What is an EORI number and why do I need it for imports to Spain?
An EORI number is a unique identification code for economic operators interacting with EU customs. It is mandatory for all businesses importing goods into Spain from outside the EU, ensuring proper tracking and customs clearance.
How long does FCL shipping from China to Spain typically take?
FCL sea freight from major Chinese ports to Spain usually takes between 28 to 35 days for direct routes. Transshipment routes might add an extra 5-10 days to the transit time, impacting your delivery schedule.
What are the most common reasons for customs delays in Spain?
Customs delays often stem from incomplete or inaccurate documentation, incorrect HS codes, missing product-specific certifications like CE marking, or non-compliance with Spanish import regulations. Proper preparation is key.
Are there specific product certifications required for Spain?
Yes, many products require specific certifications to enter the Spanish/EU market.
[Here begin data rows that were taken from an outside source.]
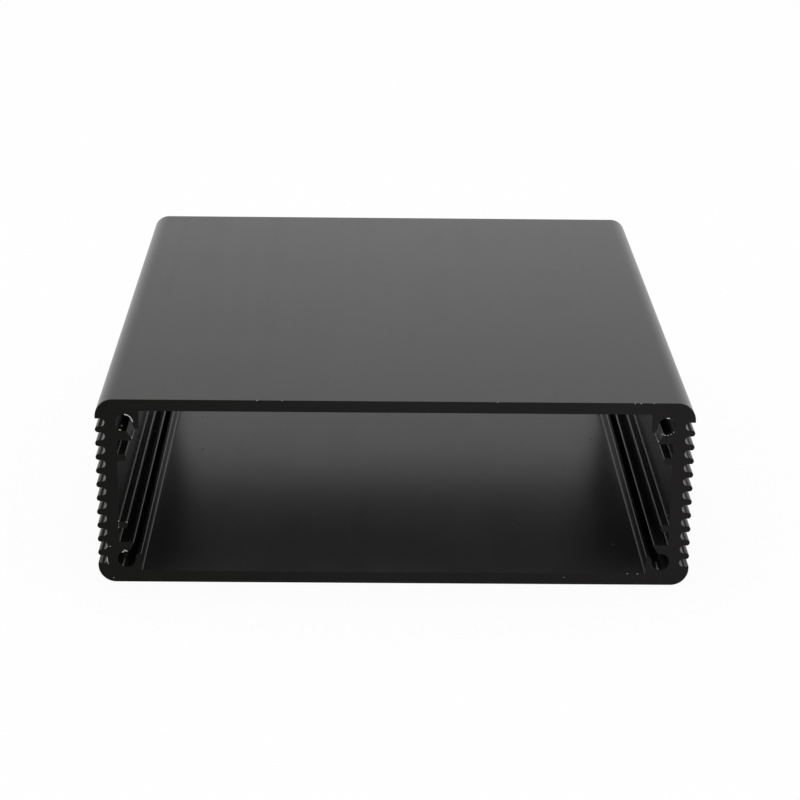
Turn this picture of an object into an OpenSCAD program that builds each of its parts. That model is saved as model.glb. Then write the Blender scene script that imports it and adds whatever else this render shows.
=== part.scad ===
// Extruded aluminium enclosure body, open at both ends.
// One profile cut to length: ribbed side walls, a screw channel in each corner
// and a pair of circuit board slots on each side.
// X runs across the width, Y along the extrusion and Z up.
// The origin is at the middle of the underside.

/* [Body] */
// Width over the tips of the fins
body_w = 80; // [60:1:120]
// Height over the flat faces
body_h = 26; // [20:1:40]
// Length that the profile is cut to
body_l = 100; // [50:5:200]
// Thickness of the flat top and bottom walls
face_wall = 1.6; // [1.2:0.1:2.2]
// Thickness of the side walls behind the grooves
side_wall = 1.6; // [1.2:0.1:2.4]
// Radius of the four long outer corners
corner_r = 2.4; // [1:0.1:2.8]

/* [Side fins] */
// Distance from one fin to the next
fin_pitch = 1.95; // [1.7:0.05:2.6]
// Thickness of a fin
fin_t = 0.85; // [0.6:0.05:1.1]
// Height of a fin above the bottom of its groove
fin_h = 1.3; // [1:0.1:2]
// Smallest plain land between a rounded corner and its first groove
land_min = 0.2; // [0.1:0.1:1]

/* [Screw channels] */
// Bore of a channel, cut by a 2.9 mm self-tapping screw
screw_d = 2.4; // [2:0.1:2.8]
// Screw centre from the inner face of the side wall
screw_side = 0.95; // [0.8:0.05:1.4]
// Screw centre from the inner face of the flat wall
screw_face = 1.7; // [1.6:0.05:2.2]
// Thickness of the lip between a channel and the open middle
lip_t = 0.8; // [0.7:0.1:1.4]
// Rise of that lip past the screw centre
lip_rise = 0.8; // [0.6:0.1:1.1]
// Thickness of the web between a channel and its board slot
web_t = 1.25; // [0.9:0.05:1.8]
// Reach of that web past the screw centre
web_reach = 1; // [0.9:0.1:1.2]
// Width of the mouth that opens a channel towards the middle
mouth_w = 1.2; // [0.8:0.1:1.3]
// Slope of the mouth above the flat wall
mouth_angle = 57; // [50:1:62]
// Shift of the mouth towards the lip
mouth_shift = 0.25; // [0.1:0.05:0.3]

/* [Board slots] */
// Height of a slot for a 1.6 mm board
slot_h = 2; // [1.8:0.1:2.6]
// Thickness of the ledge on the far side of a slot
ledge_t = 0.9; // [0.7:0.1:1.4]
// Reach of the ledge from the side wall
ledge_w = 1.1; // [0.8:0.1:2]
// Radius on the free edges of ledges, lips and webs
edge_r = 0.2; // [0.1:0.05:0.25]
// Radius in the inner corners at the feet of ledges, lips and webs
foot_r = 0.2; // [0.1:0.05:0.3]

/* [Hidden] */
$fn = 48;
overlap = 0.3;

half_w = body_w / 2;
half_h = body_h / 2;

// Each groove is as wide as the gap between two fins and has a round bottom.
groove_r = (fin_pitch - fin_t) / 2;
groove_n = floor((body_h - 2 * (corner_r + land_min) + fin_t) / fin_pitch);
comb_h = groove_n * fin_pitch - fin_t;
groove_axis_x = half_w - fin_h + groove_r;

// Places in a corner, measured inwards from the fin tips and from the flat face.
wall_x = fin_h + side_wall;
screw_x = wall_x + screw_side;
screw_z = face_wall + screw_face;
lip_x = screw_x + screw_d / 2 + lip_t;
lip_z = screw_z + lip_rise;
web_x = screw_x + web_reach;
slot_z = screw_z + screw_d / 2 + web_t;
ledge_z = slot_z + slot_h;

// Puts a shape drawn on the right on the left as well.
module both_sides() {
    children();
    mirror([1, 0]) children();
}

// Puts a shape drawn in the bottom left corner in all four corners.
// There x counts inwards from the fin tips and y from the flat face.
module all_corners() {
    for (side = [0, 1], face = [0, 1])
        mirror([side, 0])
            translate([0, half_h])
                mirror([0, face])
                    translate([-half_w, -half_h])
                        children();
}

// Rectangle with rounded corners, its middle at the origin.
module rounded_block(w, h, r) {
    square([w, h - 2 * r], center = true);
    square([w - 2 * r, h], center = true);
    for (x = [-1, 1], y = [-1, 1])
        translate([x * (w / 2 - r), y * (h / 2 - r)])
            circle(r);
}

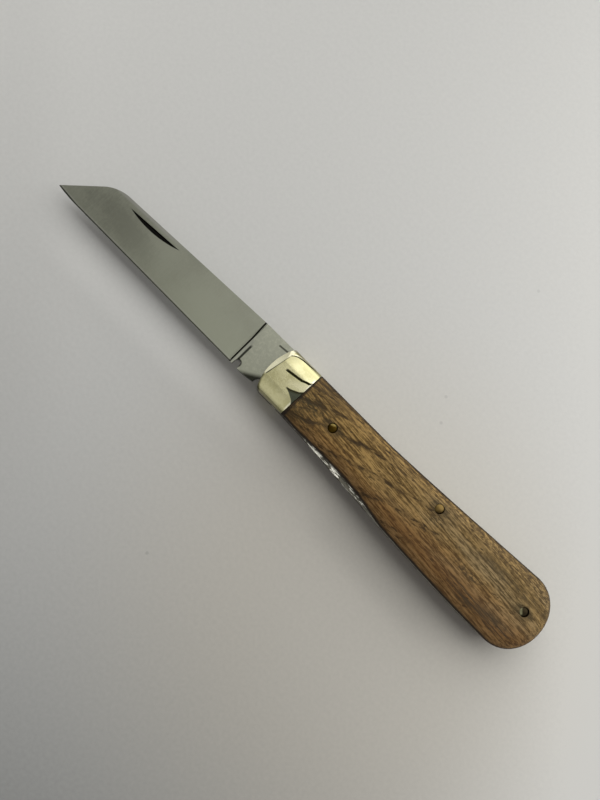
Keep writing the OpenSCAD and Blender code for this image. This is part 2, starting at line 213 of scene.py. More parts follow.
def setWindow():
    s = windowSizes
    data = bpy.data.lights.new("window", "AREA")
    data.shape = "RECTANGLE"
    data.size = s["width"] * mm
    data.size_y = s["height"] * mm
    data.energy = s["power"]
    data.color = s["colour"]
    lamp = bpy.data.objects.new("window", data)
    bpy.context.scene.collection.objects.link(lamp)
    tilt = math.radians(s["tilt"])
    lamp.location = Vector((0, math.sin(tilt), math.cos(tilt))) * s["away"] * mm
    lamp.rotation_euler = (-tilt, 0, 0)


# Room: dim all over, and with its own tones for what the metal reflects. Each fade is a pair of values of the
# direction's x, y or z, where a tone starts and where it is full
roomTones = {"ambient": 0.2, "ambientTint": (1.0, 0.97, 0.97, 1), "glossyTint": (1.0, 1.0, 0.96, 1),
             "above": 0.54, "tipSide": 0.22, "tipFade": (-0.02, -0.40), "edgeSide": 1.6, "edgeFade": (0.14, -0.45),
             "lowFade": (0.62, 0.35), "frontLow": 1.2, "frontFade": (-0.35, -0.7),
             "backLow": 1.0, "backFade": (0.3, 0.6), "buttLow": 1.4, "buttFade": (0.35, 0.7)}


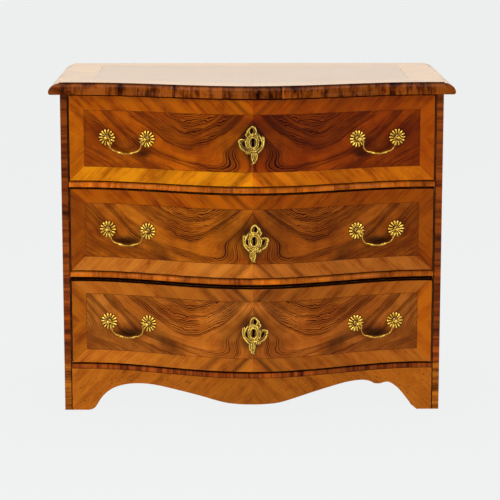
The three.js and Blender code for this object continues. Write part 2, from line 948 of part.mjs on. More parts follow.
function escutcheon(bay) {
  const lock = lockPlace(bay);
  const x = bay.keyShift;
  const ovalSteps = 4;
  const knots = plateShares.map(([wide, high]) => new THREE.Vector2(
    bay.flip * wide * plateWidth,
    high * plateHeight,
  ));
  const outline = new THREE.SplineCurve([...knots, knots[0]]).getPoints(knots.length);
  const plate = new THREE.Shape(outline);
  plate.holes = piercingShares.map((shares) => ovalShape(shares, bay.flip, THREE.Path));
  let solid = platedOnFace(plate, ovalSteps, x, lock.keyZ, plateThickness);
  const boss = new THREE.Shape();
  boss.absellipse(0, 0, bossWidth / 2, bossHeight / 2, 0, Math.PI * 2, false, 0);
  solid = solid.add(platedOnFace(boss, ovalSteps * 2, x, lock.keyZ, bossThickness));
  for (const shares of leafShares) {
    const leaf = ovalShape(shares, bay.flip, THREE.Shape);
    solid = solid.add(platedOnFace(leaf, ovalSteps, x, lock.keyZ, leafThickness));
  }
  const ahead = stileY - drawerBow - bossThickness - overrun;
  return geometryOf(solid.subtract(keyholeCut(x, lock.keyZ, ahead, stileY)));
}

// Petalled rosette with its post and ball, standing along +Z from the wood
function rosetteGeometry(seat, axisAngle) {
  const lift = seat.base.distanceTo(seat.face);
  const ring = (crestRadius, grooveRadius, crestHeight, grooveHeight) => {
    const points = [];
    for (let step = 0; step < petalCount * 2; step += 1) {
      const crest = step % 2 === 0;
      const turn = Math.PI * step / petalCount;
      const radius = crest ? crestRadius : grooveRadius;
      const height = crest ? crestHeight : grooveHeight;
      points.push(new THREE.Vector3(radius * Math.cos(turn), radius * Math.sin(turn), lift + height));
    }
    return points;
  };
  const notched = rosetteRadius - petalNotch;
  const back = ring(rosetteRadius, notched, 0, 0);
  const rings = [
    back,
    ring(rosetteRadius, notched, petalRim, petalRimGroove),
    ring(petalCrestRadius, petalCrestRadius, petalCrest, petalGroove),
    ring(hubRadius, hubRadius, hubHeight, hubHeight),
  ];
  const outline = back.map((point) => new THREE.Vector2(point.x, point.y));
  const flower = solidOf(loft(rings, outline));
  const tail = frontThickness + postTail;
  const post = new THREE.CylinderGeometry(postRadius, postRadius, ballHeight + tail, postSides);
  post.rotateX(Math.PI / 2).translate(0, 0, (ballHeight - tail) / 2);
  const ball = new THREE.SphereGeometry(ballRadius, postSides, postSides / 2);
  ball.rotateX(Math.PI / 2).translate(0, 0, ballHeight);
  const eye = new THREE.CylinderGeometry(
    bailPinRadius + bailPinClearance,
    bailPinRadius + bailPinClearance,
    ballRadius * 3,
    postSides,
  );
  eye.rotateZ(Math.PI / 2).rotateY(axisAngle).translate(0, 0, ballHeight);
  const stem = solidOf(post).add(solidOf(ball)).subtract(solidOf(eye));
  return geometryOf(flower.add(stem));
}

// Half of the bail's line from its pin inwards and down, as (along, height, radius)
function bailHalfLine(halfSpan) {
  const arm = halfSpan - bailInset;
  const quarter = Math.PI / 2;
  const topSteps = 1;
  const cornerSteps = 3;
  const line = [[halfSpan + bailPinPast, 0, bailPinRadius]];
  for (let step = 0; step <= topSteps; step += 1) {
    const turn = quarter * step / topSteps;
    line.push([
      arm + bailTopBend * (1 - Math.sin(turn)),
      -bailTopBend * (1 - Math.cos(turn)),
      bailPinRadius,
    ]);
  }
  const low = bailDrop - bailSag;
  for (let step = 0; step <= cornerSteps; step += 1) {
    const turn = quarter * step / cornerSteps;
    line.push([
      arm - bailCorner * (1 - Math.cos(turn)),
      -low + bailCorner * (1 - Math.sin(turn)),
      bailArmRadius,
    ]);
  }
  const bottom = arm - bailCorner;
  const swellShares = [
    [0.88, bailNeckRadius],
    [0.7, bailLeafRadius],
    [0.48, bailNeckRadius],
    [0.36, bailBeadRadius],
    [0.22, bailNeckRadius],
  ];
  for (const [share, radius] of swellShares) {
    line.push([bottom * share, -low - bailSag * (1 - share * share), radius]);
  }
  return line;
}

function bailGeometry(halfSpan) {
  const half = bailHalfLine(halfSpan);
  const middle = [0, -bailDrop, bailBeadRadius];
  const mirrored = half.map(([along, height, radius]) => [-along, height, radius]).reverse();
  const line = [...half, middle, ...mirrored];
  const section = [];
  for (let side = 0; side < bailSides; side += 1) {
    const turn = Math.PI * 2 * side / bailSides;
    section.push(new THREE.Vector2(Math.cos(turn), Math.sin(turn)));
  }
  const rings = line.map(([along, height, radius], at) => {
    const before = line[Math.max(at - 1, 0)];
    const after = line[Math.min(at + 1, line.length - 1)];
    const way = new THREE.Vector2(after[0] - before[0], after[1] - before[1]).normalize();
    return section.map((point) => new THREE.Vector3(
      along - way.y * point.x * radius,
      point.y * radius,
      height + way.x * point.x * radius,
    ));
  });
  return loft(rings, section);
}

// Two rosettes and the bail between their balls
function handleGroup(bay, sideSign) {
  const group = new THREE.Group();
  const sideName = sideSign < 0 ? "left" : "right";
  const seats = rosetteSeats().filter((seat) => seat.side === sideSign);
  const [left, right] = [...seats].sort((a, b) => a.ball.x - b.ball.x);
  const span = right.ball.clone().sub(left.ball);
  const angle = Math.atan2(span.y, span.x);
  const z = frontGapBelow + bay.front / 2 + handleRise;
  for (const seat of seats) {
    const name = `${bay.name}_${sideName}_rosette_${seat.label}`;
    const rosette = piece(name, rosetteGeometry(seat, angle - seat.slope), brass);
    rosette.position.set(seat.face.x, seat.face.y, z);
    rosette.rotation.set(Math.PI / 2, seat.slope, 0, "ZXY");
    group.add(rosette);
  }
  const bail = piece(`${bay.name}_${sideName}_bail`, bailGeometry(span.length() / 2), brass);
  bail.position.set((left.ball.x + right.ball.x) / 2, (left.ball.y + right.ball.y) / 2, z);
  bail.rotation.z = angle;
  group.add(bail);
  return group;
}

function drawerGroup(bay) {
  const group = new THREE.Group();
  group.position.z = bay.floor;
  group.add(piece(`${bay.name}_front`, drawerFront(bay), figuredWalnut));
  group.add(piece(`${bay.name}_side_left`, drawerSide(bay, -1), pine));
  group.add(piece(`${bay.name}_side_right`, drawerSide(bay, 1), pine));
  group.add(piece(`${bay.name}_back`, drawerBack(bay), pine));
  group.add(piece(`${bay.name}_bottom`, raised(panelPlan(0), panelLow, panelHigh), pine));
  group.add(piece(`${bay.name}_lock_case`, lockCase(bay), iron));
  group.add(piece(`${bay.name}_lock_bolt`, lockBolt(bay), iron));
  group.add(piece(`${bay.name}_escutcheon`, escutcheon(bay), brass));
  group.add(handleGroup(bay, -1));
  group.add(handleGroup(bay, 1));
  return group;
}

function carcaseGroup() {
  const group = new THREE.Group();
  const [bottomBay, middleBay] = bays;
  group.add(piece("side_panel_left", sidePanel(-1), goldenWalnut));
  group.add(piece("side_panel_right", sidePanel(1), goldenWalnut));
  group.add(piece("bottom_board", geometryOf(housedBoard(apronHeight, bayFloor)), pine));
  group.add(piece("divider_board_lower", dividerBoard(bottomBay), pine));
  group.add(piece("divider_board_upper", dividerBoard(middleBay), pine));
  group.add(piece("back_panel", backPanel(), pine));
  group.add(piece("top_board", topBoard(), figuredWalnut));
  group.add(piece("top_moulding_front", topFrontMoulding(), crossWalnut));
  group.add(piece("top_moulding_left", topSideMoulding(-1), crossWalnut));
  group.add(piece("top_moulding_right", topSideMoulding(1), crossWalnut));
  group.add(piece("bead_lower", beadGeometry(bottomBay.ceiling), crossWalnut));
  group.add(piece("bead_upper", beadGeometry(middleBay.ceiling), crossWalnut));
  group.add(piece("base_band", baseBandGeometry(), crossWalnut));
  group.add(piece("apron", apronGeometry(), goldenWalnut));
  group.add(piece("foot_block_front_left", footBlock(-1, true), pine));
  group.add(piece("foot_block_front_right", footBlock(1, true), pine));
  group.add(piece("foot_block_back_left", footBlock(-1, false), pine));
  group.add(piece("foot_block_back_right", footBlock(1, false), pine));
  return group;
}

const group = new THREE.Group();
group.add(carcaseGroup());
for (const bay of bays) {
  group.add(drawerGroup(bay));
}

export default group;
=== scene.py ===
"""Looks of a serpentine-fronted commode chest, built in metres round its CAD frame.

X runs along the front, +Y points to the back and +Z up.
"""

import json
import math
import random
from collections import namedtuple

import bmesh
import bpy
from mathutils import Matrix, Vector


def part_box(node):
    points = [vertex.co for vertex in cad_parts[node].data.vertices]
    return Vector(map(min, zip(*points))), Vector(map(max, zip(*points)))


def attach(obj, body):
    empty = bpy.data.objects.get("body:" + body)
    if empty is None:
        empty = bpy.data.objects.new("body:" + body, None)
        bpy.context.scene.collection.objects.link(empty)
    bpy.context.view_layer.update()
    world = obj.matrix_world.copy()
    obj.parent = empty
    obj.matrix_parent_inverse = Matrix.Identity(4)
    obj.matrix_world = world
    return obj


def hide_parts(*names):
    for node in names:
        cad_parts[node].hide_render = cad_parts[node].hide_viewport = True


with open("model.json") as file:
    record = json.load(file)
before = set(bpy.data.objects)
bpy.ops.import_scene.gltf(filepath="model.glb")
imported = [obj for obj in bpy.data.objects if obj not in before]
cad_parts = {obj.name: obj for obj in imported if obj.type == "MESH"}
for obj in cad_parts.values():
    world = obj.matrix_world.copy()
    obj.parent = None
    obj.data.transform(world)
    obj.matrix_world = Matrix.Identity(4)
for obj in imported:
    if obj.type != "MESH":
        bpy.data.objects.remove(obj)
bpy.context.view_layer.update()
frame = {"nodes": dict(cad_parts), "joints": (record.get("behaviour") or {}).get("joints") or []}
DRAWERS = ("bottom_drawer", "middle_drawer", "top_drawer")
SIDES = {"left": -1, "right": 1}
SEEDS = {
    "side_bands": 20, "side_panel": 30, "side_foot": 40, "stile": 50, "front_moulding": 61,
    "side_moulding": 63, "bead_lower": 71, "bead_upper": 72, "base_band": 73, "top": 81,
    "worm_holes": 97, "strings": 2, "top_grain": 5, "apron": 6, "apron_core": 3,
}

# Places measured on the frame
SIDE_LOW, SIDE_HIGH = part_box("side_panel_left")
STILE_Y = SIDE_LOW.y
BACK_Y = SIDE_HIGH.y
HALF_WIDTH = -SIDE_LOW.x
INNER_HALF = -SIDE_HIGH.x
TOP_LOW, TOP_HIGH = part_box("top_board")
TOP_OVERHANG = -HALF_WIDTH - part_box("top_moulding_left")[0].x
TOP_BOW = STILE_Y - TOP_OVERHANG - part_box("top_moulding_front")[0].y
FRONT_LOW, FRONT_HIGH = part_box("bottom_drawer_front")
DRAWER_BOW = STILE_Y - FRONT_LOW.y
APRON_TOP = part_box("apron")[1].z
BAY_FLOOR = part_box("base_band")[1].z

# The serpentine curve and the sizes of the finished surfaces
STRAIGHT_END = 0.035
SWELL_HALF = HALF_WIDTH - STRAIGHT_END
VENEER = 0.001
VENEER_PROUD = 0.0013
GLUE_LINE = 0.0001
STRINGING = 0.001
CELL = 0.006
SHARP_ANGLE = math.radians(38)
FIT = 0.0003
UPWARD = 0.3
UP = Vector((0, 0, 1))

# Camera, floor and background
CAMERA_PLACE = Vector((-0.057, -4.9765, 1.353))
CAMERA_YAW = math.radians(0.62)
CAMERA_PITCH = math.radians(10.3)
SENSOR = 36
LENS = 138.24
SHIFT_UP = -0.05
FLOOR_FRONT = -1.1
FLOOR_REACH = 40.0
FLOOR_SHADE = 0.03
FILL = 0.15
FRONT_ROOM = 0.85
ROOM_EDGE = (-0.1, 0.35)
MIDDLE = (0, -0.2, 0.45)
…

The CE Mark is common for electronics, toys, and machinery, while others may need REACH compliance or specific health certificates.
Can I track my FCL shipment from China to Spain?
Absolutely. Most reputable carriers and freight forwarders provide online tracking services. You can monitor your container’s journey using the Bill of Lading number or container number, allowing you to stay informed on your cargo handling.
What is the difference between a commercial invoice and a proforma invoice?
A proforma invoice is a preliminary bill of sale sent to the buyer before the goods are shipped, often used for customs declarations. A commercial invoice is the final bill for the transaction, issued after shipment.
How do Incoterms affect China FCL export documentation?
Incoterms define the responsibilities of buyers and sellers for the delivery of goods, including costs and risks. They dictate who is responsible for specific documents, insurance, and customs clearance, directly impacting your China FCL export documentation.